(begin)
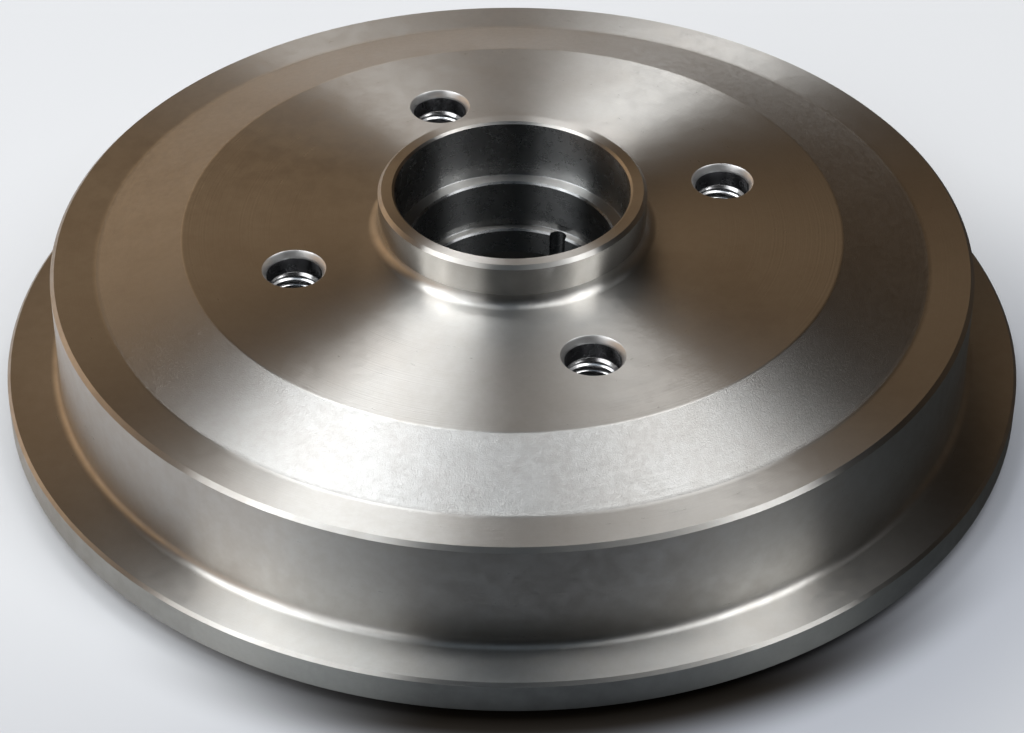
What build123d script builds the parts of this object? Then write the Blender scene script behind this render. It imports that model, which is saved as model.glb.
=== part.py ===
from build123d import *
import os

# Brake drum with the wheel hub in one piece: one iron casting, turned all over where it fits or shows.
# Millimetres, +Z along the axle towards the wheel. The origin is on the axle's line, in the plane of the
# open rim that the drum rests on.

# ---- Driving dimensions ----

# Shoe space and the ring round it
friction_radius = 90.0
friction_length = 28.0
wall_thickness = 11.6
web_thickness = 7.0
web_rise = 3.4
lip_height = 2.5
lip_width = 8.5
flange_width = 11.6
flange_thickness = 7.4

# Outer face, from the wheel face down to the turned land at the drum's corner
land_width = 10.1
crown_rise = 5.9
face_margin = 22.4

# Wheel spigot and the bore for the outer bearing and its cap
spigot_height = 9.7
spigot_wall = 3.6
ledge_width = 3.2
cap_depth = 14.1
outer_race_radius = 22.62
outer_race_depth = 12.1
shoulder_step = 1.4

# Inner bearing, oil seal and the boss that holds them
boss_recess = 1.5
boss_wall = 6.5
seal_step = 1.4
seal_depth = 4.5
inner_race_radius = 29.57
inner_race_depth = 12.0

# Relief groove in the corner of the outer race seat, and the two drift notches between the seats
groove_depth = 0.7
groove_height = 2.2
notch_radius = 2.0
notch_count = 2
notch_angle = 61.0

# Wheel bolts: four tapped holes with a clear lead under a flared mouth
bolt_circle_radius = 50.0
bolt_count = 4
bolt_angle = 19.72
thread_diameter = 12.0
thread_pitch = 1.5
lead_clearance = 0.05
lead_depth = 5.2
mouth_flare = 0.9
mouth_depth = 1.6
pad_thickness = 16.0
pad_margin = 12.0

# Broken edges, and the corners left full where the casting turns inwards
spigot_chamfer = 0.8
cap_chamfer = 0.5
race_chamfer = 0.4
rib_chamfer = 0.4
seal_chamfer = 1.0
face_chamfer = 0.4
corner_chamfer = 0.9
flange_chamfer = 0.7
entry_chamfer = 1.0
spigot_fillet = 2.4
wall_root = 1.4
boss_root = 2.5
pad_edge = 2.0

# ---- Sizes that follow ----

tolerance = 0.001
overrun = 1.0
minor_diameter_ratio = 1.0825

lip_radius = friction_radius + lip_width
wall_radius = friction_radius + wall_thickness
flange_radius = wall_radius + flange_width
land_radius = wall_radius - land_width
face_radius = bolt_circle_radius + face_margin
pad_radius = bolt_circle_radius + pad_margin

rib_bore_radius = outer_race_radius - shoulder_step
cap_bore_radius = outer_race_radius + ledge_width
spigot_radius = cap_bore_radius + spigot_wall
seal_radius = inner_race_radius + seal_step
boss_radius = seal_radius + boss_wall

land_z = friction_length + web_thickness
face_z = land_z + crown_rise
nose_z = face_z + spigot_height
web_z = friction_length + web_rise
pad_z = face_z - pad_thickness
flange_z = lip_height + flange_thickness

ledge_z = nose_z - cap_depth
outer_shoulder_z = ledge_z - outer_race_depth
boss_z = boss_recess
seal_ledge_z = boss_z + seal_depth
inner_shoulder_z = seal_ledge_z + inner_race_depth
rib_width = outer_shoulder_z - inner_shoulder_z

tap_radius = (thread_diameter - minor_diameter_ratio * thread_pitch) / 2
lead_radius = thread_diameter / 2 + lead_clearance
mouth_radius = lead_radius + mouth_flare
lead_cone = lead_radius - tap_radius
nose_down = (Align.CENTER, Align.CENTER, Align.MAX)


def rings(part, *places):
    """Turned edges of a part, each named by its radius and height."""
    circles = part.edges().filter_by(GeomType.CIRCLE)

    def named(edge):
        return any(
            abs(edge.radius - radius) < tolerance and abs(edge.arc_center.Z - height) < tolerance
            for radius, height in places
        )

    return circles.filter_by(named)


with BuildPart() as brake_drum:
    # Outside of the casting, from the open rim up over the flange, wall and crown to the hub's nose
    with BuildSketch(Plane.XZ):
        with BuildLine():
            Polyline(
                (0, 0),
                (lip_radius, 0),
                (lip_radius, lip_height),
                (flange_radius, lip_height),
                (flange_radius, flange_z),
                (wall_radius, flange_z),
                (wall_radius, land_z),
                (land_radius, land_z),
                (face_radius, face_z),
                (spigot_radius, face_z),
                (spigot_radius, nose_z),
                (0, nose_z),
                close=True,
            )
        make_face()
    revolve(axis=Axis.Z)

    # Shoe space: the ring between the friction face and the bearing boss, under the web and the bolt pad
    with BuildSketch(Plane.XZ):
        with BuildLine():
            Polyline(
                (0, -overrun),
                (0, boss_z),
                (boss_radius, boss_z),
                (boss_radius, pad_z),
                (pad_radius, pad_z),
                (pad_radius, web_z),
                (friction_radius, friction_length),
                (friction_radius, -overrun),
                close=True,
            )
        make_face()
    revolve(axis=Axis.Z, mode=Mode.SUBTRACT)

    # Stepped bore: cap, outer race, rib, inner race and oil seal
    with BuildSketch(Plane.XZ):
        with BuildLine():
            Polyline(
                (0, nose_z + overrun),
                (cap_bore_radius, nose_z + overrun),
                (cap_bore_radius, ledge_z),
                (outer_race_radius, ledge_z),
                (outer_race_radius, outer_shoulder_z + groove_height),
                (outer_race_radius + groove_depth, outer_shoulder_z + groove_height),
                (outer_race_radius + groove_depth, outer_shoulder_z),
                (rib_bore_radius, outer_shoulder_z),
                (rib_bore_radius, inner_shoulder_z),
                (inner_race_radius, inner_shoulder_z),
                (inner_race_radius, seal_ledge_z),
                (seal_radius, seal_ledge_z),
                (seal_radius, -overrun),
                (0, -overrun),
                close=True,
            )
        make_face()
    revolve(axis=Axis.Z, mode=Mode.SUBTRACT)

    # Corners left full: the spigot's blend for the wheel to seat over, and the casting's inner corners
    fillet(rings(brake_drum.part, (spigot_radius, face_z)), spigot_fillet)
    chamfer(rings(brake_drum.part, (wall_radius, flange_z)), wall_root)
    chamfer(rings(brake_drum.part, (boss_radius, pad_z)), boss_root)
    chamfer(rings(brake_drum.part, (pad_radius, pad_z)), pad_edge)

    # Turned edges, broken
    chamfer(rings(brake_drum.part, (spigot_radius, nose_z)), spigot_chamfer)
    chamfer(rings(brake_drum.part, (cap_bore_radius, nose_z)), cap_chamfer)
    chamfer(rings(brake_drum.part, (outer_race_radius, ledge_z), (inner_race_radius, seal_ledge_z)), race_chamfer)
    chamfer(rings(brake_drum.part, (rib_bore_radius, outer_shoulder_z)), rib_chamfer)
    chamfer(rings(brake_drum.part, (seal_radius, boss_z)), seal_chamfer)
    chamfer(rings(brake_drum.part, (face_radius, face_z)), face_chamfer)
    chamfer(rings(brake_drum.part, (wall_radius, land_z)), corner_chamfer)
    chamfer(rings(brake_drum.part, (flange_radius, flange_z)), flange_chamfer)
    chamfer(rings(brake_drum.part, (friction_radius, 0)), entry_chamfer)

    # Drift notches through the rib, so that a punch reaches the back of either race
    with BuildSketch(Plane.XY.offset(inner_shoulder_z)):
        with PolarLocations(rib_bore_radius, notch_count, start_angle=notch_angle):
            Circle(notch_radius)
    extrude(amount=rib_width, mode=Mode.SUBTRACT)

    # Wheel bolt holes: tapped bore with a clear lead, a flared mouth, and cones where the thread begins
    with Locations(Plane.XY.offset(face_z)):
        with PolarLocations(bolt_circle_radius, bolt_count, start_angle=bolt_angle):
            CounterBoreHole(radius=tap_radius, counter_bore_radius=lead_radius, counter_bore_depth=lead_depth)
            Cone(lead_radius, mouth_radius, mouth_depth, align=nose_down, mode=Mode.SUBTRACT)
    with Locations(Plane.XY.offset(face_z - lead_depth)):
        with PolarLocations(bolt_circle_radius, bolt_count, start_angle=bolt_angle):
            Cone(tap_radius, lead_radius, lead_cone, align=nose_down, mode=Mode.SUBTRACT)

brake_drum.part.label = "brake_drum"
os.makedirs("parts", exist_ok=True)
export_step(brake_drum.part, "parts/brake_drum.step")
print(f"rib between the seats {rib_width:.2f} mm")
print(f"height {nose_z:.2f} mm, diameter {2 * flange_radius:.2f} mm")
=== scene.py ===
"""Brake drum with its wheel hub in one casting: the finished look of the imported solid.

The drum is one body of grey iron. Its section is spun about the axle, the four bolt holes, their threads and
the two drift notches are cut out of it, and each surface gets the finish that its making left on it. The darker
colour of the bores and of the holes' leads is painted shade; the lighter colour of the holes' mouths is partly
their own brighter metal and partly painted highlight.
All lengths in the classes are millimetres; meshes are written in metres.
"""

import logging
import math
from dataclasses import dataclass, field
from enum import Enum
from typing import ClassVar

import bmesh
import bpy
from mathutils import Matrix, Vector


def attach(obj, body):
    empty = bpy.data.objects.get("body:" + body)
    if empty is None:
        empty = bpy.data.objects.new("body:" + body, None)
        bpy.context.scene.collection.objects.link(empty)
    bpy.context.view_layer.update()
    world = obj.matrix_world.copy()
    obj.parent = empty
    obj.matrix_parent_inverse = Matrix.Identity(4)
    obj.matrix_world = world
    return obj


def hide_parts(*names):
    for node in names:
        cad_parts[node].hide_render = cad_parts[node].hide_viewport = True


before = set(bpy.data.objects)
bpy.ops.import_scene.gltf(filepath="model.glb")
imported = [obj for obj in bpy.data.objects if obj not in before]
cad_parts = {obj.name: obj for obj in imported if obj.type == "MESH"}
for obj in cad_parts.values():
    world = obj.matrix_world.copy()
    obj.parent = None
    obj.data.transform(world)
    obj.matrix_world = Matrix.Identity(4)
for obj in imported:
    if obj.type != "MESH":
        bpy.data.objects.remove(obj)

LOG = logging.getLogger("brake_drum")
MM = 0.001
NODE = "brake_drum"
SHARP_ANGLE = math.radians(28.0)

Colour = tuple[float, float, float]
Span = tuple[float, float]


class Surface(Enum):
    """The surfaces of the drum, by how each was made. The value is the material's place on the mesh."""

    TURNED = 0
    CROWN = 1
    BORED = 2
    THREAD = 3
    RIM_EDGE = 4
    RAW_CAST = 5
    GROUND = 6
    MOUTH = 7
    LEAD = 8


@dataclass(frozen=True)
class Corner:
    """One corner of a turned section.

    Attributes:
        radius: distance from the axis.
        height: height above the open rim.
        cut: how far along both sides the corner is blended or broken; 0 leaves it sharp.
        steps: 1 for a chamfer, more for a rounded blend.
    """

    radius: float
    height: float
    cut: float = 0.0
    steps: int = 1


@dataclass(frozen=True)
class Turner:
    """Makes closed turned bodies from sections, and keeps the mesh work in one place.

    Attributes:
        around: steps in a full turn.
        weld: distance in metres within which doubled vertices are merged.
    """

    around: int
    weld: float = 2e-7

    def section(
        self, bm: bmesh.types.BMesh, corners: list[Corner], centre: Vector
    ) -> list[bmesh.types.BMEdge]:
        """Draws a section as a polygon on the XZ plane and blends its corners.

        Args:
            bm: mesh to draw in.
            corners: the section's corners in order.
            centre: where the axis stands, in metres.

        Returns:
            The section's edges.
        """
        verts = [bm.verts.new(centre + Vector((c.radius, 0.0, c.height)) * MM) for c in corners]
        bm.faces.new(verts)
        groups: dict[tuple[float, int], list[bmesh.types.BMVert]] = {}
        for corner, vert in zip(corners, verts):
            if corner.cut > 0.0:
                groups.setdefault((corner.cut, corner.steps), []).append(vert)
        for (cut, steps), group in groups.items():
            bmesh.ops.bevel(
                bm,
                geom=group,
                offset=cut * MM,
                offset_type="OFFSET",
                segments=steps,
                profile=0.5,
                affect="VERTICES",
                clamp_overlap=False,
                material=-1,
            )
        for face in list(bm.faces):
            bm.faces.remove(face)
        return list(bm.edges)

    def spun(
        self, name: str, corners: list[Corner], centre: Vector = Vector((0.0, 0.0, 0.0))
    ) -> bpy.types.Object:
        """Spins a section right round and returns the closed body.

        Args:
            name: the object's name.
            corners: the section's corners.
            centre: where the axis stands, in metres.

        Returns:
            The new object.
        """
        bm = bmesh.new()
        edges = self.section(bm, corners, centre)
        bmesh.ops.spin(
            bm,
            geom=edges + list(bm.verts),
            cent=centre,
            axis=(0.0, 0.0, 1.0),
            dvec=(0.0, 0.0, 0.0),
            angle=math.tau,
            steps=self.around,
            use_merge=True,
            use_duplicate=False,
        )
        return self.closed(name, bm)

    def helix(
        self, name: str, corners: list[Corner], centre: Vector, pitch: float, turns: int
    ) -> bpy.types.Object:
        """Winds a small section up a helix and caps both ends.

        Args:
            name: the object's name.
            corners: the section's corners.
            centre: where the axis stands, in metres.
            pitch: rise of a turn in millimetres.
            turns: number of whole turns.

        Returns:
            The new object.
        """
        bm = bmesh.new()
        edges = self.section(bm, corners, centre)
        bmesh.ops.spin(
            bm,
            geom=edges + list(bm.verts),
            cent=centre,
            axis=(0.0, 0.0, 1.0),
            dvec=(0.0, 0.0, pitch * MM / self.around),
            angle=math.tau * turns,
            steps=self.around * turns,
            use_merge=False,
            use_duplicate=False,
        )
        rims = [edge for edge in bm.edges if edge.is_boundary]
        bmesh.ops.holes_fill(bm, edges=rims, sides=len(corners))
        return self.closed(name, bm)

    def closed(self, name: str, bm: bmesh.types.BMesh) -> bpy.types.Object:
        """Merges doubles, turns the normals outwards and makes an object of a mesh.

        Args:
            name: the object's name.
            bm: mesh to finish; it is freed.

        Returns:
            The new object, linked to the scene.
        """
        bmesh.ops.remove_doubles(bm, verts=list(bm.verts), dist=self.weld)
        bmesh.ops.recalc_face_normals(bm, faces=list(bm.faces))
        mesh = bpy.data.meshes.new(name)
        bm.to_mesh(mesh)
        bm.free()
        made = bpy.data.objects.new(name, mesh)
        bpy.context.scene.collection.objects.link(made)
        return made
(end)
Task description: Reproduce exactly the lines from the one containing "# Wheel bolt holes: tapped" through the one containing "obj.matrix_parent_inverse = Matrix.Identity(4)", inclusive, and nothing else.

Result below:
    # Wheel bolt holes: tapped bore with a clear lead, a flared mouth, and cones where the thread begins
    with Locations(Plane.XY.offset(face_z)):
        with PolarLocations(bolt_circle_radius, bolt_count, start_angle=bolt_angle):
            CounterBoreHole(radius=tap_radius, counter_bore_radius=lead_radius, counter_bore_depth=lead_depth)
            Cone(lead_radius, mouth_radius, mouth_depth, align=nose_down, mode=Mode.SUBTRACT)
    with Locations(Plane.XY.offset(face_z - lead_depth)):
        with PolarLocations(bolt_circle_radius, bolt_count, start_angle=bolt_angle):
            Cone(tap_radius, lead_radius, lead_cone, align=nose_down, mode=Mode.SUBTRACT)

brake_drum.part.label = "brake_drum"
os.makedirs("parts", exist_ok=True)
export_step(brake_drum.part, "parts/brake_drum.step")
print(f"rib between the seats {rib_width:.2f} mm")
print(f"height {nose_z:.2f} mm, diameter {2 * flange_radius:.2f} mm")
=== scene.py ===
"""Brake drum with its wheel hub in one casting: the finished look of the imported solid.

The drum is one body of grey iron. Its section is spun about the axle, the four bolt holes, their threads and
the two drift notches are cut out of it, and each surface gets the finish that its making left on it. The darker
colour of the bores and of the holes' leads is painted shade; the lighter colour of the holes' mouths is partly
their own brighter metal and partly painted highlight.
All lengths in the classes are millimetres; meshes are written in metres.
"""

import logging
import math
from dataclasses import dataclass, field
from enum import Enum
from typing import ClassVar

import bmesh
import bpy
from mathutils import Matrix, Vector


def attach(obj, body):
    empty = bpy.data.objects.get("body:" + body)
    if empty is None:
        empty = bpy.data.objects.new("body:" + body, None)
        bpy.context.scene.collection.objects.link(empty)
    bpy.context.view_layer.update()
    world = obj.matrix_world.copy()
    obj.parent = empty
    obj.matrix_parent_inverse = Matrix.Identity(4)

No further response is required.